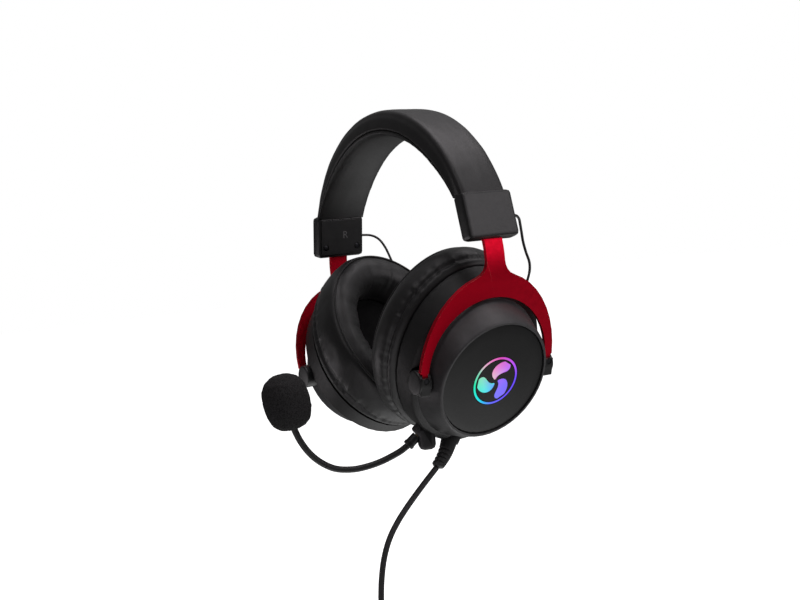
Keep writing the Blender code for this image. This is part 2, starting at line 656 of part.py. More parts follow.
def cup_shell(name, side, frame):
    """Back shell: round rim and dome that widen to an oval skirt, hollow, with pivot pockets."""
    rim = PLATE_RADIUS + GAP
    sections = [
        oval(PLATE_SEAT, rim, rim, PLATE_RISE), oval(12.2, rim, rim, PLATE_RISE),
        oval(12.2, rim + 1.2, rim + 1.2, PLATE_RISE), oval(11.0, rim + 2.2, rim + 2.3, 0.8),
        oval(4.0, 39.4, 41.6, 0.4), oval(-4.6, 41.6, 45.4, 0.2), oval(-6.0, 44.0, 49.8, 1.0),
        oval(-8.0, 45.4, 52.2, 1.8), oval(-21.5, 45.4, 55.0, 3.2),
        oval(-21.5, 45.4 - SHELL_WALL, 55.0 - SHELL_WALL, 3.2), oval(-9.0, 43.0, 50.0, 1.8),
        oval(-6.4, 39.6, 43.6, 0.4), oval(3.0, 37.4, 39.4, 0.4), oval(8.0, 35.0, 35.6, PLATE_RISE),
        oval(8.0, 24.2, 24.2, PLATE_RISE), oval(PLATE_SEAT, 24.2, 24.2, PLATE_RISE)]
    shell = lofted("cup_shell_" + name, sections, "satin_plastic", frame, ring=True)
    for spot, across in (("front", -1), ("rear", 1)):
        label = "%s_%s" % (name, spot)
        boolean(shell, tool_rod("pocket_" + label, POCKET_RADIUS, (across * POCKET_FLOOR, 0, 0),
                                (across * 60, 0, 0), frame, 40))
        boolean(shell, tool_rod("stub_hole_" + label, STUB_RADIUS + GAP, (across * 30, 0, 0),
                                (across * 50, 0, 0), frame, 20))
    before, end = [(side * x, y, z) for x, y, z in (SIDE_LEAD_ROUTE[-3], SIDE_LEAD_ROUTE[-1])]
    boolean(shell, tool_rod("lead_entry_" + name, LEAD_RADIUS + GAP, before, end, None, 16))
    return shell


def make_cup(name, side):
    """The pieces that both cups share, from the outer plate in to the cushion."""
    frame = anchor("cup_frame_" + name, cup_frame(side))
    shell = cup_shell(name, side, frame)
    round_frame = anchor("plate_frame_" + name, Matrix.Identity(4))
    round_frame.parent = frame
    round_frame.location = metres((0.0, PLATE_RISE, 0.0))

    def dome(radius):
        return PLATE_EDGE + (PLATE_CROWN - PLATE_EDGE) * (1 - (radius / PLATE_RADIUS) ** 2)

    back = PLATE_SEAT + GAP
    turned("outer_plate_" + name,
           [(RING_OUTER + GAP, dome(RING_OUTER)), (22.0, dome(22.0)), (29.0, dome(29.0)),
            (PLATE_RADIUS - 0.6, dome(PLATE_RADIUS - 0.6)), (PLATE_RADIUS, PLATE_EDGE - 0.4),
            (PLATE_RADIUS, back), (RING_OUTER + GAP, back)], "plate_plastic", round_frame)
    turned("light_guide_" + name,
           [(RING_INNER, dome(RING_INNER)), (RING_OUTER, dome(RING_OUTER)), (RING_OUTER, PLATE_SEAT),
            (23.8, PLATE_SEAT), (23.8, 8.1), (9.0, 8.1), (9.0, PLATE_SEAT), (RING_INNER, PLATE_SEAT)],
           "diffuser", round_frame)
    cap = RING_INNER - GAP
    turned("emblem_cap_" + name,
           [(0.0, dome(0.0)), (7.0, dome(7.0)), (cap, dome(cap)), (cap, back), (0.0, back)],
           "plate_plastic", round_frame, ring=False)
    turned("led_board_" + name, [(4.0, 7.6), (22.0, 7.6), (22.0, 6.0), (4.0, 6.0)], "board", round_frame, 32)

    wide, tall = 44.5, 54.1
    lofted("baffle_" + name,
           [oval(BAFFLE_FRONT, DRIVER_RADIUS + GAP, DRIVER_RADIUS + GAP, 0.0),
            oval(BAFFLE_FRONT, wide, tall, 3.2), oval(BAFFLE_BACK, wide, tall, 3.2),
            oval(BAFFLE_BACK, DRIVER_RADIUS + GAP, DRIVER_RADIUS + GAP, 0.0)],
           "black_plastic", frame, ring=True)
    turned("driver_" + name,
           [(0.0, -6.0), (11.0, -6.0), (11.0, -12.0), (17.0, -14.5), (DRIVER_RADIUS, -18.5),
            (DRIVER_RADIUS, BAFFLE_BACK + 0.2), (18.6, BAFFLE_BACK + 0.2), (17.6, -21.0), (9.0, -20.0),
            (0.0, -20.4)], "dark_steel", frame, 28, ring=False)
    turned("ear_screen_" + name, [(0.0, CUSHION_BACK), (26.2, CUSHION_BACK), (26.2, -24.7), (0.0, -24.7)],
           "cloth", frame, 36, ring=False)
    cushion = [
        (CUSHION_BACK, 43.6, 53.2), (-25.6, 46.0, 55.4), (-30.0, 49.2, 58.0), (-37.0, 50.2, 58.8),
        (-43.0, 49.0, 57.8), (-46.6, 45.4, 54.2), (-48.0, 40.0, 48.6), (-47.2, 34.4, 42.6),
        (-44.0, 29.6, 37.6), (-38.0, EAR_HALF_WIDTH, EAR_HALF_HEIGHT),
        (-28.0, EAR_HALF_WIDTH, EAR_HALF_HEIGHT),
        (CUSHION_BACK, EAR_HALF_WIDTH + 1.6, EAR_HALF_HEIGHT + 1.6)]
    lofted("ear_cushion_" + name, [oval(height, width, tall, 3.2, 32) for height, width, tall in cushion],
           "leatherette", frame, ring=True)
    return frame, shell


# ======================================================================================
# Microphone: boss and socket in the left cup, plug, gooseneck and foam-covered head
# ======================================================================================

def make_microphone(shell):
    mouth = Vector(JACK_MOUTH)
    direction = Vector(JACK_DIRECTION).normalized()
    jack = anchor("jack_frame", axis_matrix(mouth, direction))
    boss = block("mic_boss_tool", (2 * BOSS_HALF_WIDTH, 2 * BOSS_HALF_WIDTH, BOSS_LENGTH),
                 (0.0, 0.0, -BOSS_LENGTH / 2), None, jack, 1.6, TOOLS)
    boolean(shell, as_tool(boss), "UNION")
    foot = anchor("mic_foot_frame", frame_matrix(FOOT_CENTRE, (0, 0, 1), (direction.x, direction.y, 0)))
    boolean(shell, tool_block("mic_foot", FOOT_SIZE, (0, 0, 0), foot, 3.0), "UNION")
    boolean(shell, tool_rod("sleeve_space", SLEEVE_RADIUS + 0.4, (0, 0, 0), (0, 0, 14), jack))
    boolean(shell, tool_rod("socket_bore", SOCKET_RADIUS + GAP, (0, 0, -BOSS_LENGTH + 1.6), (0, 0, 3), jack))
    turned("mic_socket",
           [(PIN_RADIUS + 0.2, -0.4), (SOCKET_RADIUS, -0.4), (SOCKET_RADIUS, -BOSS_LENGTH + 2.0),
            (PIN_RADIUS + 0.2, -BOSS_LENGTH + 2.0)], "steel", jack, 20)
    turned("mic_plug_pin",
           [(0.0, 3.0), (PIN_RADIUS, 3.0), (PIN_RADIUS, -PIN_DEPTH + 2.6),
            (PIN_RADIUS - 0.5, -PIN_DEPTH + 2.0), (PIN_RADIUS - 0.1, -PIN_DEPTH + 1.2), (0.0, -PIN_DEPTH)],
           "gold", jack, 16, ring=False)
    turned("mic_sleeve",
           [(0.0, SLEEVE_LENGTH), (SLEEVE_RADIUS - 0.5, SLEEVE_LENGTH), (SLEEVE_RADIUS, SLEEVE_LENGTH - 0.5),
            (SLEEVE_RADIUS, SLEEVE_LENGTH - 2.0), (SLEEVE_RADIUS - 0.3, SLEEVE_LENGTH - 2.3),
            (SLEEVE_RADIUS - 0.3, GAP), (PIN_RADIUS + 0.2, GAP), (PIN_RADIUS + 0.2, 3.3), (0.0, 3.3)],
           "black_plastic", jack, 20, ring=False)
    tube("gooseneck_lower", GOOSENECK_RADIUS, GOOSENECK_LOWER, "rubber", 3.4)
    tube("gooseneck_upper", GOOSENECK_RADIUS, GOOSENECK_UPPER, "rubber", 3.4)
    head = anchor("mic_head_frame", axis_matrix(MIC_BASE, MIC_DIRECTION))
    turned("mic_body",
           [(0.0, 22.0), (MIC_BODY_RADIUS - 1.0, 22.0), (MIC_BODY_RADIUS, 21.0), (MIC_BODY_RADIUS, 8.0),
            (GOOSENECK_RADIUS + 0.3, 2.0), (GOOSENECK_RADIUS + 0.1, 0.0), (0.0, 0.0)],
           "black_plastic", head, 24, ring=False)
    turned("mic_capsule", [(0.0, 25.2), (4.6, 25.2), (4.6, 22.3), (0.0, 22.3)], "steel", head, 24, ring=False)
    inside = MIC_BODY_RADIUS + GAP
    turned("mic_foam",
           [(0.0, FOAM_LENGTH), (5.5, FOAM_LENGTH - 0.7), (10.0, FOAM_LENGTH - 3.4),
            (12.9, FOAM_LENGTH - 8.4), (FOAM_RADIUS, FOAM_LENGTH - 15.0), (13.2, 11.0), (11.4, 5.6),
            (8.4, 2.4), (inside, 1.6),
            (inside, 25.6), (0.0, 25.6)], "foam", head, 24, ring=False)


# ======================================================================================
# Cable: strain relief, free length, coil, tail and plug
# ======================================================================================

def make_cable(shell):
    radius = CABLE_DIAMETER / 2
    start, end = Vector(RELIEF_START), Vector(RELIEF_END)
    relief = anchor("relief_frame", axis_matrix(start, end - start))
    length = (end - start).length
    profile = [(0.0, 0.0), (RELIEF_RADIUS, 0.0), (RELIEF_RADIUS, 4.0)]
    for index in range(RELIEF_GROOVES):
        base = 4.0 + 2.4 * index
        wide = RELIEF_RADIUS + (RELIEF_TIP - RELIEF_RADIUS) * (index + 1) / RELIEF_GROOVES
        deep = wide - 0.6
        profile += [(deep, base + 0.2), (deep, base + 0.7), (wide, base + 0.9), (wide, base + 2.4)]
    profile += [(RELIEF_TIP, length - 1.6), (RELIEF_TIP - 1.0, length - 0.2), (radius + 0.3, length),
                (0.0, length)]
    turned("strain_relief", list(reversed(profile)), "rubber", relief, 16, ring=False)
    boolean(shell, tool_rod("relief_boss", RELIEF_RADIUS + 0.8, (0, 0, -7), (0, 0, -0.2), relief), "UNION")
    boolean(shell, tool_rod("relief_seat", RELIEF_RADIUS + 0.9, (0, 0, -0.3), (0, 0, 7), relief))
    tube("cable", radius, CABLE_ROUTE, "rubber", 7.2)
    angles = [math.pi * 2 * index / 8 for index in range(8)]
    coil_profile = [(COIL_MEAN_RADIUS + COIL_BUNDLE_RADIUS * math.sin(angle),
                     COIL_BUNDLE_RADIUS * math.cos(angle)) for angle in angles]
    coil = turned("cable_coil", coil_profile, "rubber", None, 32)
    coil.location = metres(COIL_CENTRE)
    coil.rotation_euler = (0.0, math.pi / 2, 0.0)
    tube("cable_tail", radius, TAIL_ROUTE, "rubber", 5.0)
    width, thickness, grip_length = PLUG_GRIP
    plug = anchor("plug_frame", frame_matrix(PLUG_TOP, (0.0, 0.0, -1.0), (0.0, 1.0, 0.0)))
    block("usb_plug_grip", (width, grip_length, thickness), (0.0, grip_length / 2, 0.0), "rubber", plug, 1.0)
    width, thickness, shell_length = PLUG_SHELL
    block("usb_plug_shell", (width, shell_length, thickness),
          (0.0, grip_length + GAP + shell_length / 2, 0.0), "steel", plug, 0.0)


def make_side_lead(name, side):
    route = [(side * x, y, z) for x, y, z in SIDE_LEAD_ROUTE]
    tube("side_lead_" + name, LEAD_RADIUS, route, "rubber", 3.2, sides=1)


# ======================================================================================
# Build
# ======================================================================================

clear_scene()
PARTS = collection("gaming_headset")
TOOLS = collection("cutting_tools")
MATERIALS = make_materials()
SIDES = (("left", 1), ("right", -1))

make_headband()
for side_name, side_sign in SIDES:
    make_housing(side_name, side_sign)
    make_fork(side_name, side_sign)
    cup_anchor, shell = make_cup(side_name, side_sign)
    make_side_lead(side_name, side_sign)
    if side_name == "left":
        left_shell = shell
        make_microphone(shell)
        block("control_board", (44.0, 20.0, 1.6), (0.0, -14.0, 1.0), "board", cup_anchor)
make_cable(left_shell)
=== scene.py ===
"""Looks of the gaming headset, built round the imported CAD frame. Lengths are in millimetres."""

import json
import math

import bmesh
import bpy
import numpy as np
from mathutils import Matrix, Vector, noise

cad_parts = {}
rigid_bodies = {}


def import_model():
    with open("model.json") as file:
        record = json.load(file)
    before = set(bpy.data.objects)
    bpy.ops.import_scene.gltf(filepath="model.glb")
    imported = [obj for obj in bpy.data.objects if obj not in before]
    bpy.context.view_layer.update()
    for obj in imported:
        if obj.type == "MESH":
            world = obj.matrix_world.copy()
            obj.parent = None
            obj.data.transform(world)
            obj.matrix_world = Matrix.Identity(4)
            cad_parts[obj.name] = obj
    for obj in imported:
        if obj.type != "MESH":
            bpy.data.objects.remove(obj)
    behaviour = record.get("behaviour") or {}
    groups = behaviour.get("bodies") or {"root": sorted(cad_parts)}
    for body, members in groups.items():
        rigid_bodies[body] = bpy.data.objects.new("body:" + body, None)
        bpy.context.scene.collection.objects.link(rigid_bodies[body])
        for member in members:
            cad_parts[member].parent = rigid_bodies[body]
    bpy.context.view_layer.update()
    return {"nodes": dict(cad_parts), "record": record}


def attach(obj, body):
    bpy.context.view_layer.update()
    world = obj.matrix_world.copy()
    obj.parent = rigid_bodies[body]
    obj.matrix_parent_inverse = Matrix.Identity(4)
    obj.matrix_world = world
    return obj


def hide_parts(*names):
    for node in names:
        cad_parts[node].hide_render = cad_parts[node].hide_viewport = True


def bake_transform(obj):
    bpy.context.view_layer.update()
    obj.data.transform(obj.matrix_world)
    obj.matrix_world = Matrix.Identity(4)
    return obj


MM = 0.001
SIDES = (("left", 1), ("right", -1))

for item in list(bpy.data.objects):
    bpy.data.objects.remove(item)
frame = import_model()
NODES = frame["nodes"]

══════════

Each line from the one holding "make_headband()" to the one holding "for body, members", those two included, is to be transcribed exactly, and no other line.

make_headband()
for side_name, side_sign in SIDES:
    make_housing(side_name, side_sign)
    make_fork(side_name, side_sign)
    cup_anchor, shell = make_cup(side_name, side_sign)
    make_side_lead(side_name, side_sign)
    if side_name == "left":
        left_shell = shell
        make_microphone(shell)
        block("control_board", (44.0, 20.0, 1.6), (0.0, -14.0, 1.0), "board", cup_anchor)
make_cable(left_shell)
=== scene.py ===
"""Looks of the gaming headset, built round the imported CAD frame. Lengths are in millimetres."""

import json
import math

import bmesh
import bpy
import numpy as np
from mathutils import Matrix, Vector, noise

cad_parts = {}
rigid_bodies = {}


def import_model():
    with open("model.json") as file:
        record = json.load(file)
    before = set(bpy.data.objects)
    bpy.ops.import_scene.gltf(filepath="model.glb")
    imported = [obj for obj in bpy.data.objects if obj not in before]
    bpy.context.view_layer.update()
    for obj in imported:
        if obj.type == "MESH":
            world = obj.matrix_world.copy()
            obj.parent = None
            obj.data.transform(world)
            obj.matrix_world = Matrix.Identity(4)
            cad_parts[obj.name] = obj
    for obj in imported:
        if obj.type != "MESH":
            bpy.data.objects.remove(obj)
    behaviour = record.get("behaviour") or {}
    groups = behaviour.get("bodies") or {"root": sorted(cad_parts)}
    for body, members in groups.items():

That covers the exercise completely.